4.5M tweets shows falsehoods are 70 percent more likely to get shared - gajju3588
https://www.sciencenews.org/article/twitter-fake-news-truth
======
cambalache
My perception of Twitter as a communication medium has changed widely over
time. First I totally dismissed it as just a tool for celebrities and young
people to share banalities, which it is OK but hardly transformative.

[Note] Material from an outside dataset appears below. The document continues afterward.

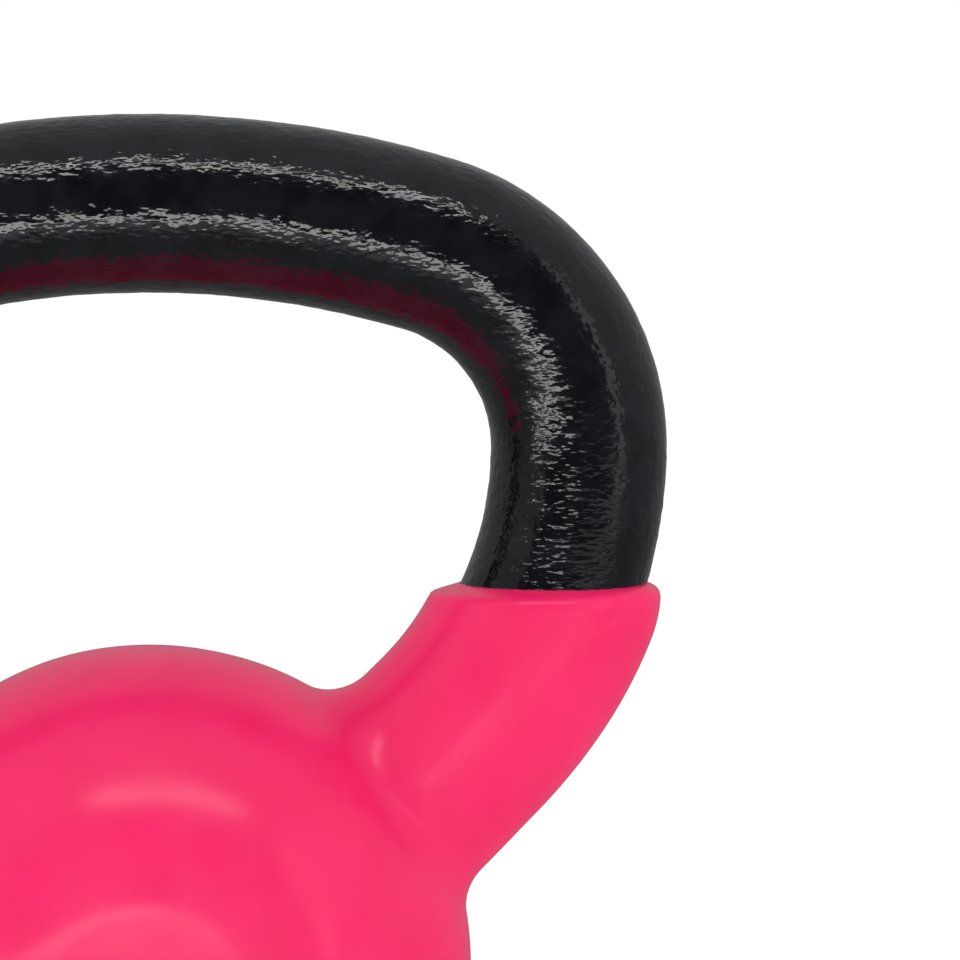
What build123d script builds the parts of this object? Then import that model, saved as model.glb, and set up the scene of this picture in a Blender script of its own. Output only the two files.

Later I started to understand the very useful cases: Subject authorities
making interesting quips and citing sources, real-time updates of local
journalists on trending issues in an easily consumable format, a very public
and expedite channel to report serious issues to government entities and so on
and so forth .I became convinced and opened an account to create my lists of
people to follow.It was great and still it is but somehow I have become tired
for several reasons:

1) Sturgeon's law and not only applicable to people tweets in general but to
the tweets of a particular person.Few people kept a consistent quality(this is
subjective I know).

2)Twitter insane way to present the feed.

3)Lately and sadly the extremely pugnacious political battle in the US. I know
everybody has the right the publish to publish what they consider interesting
and important but now sometimes reading twitter I feel I have a cable
subscription to 100 CNN instead of the diversity I was used to.

These are still interesting time to the medium, let's see how it evolves.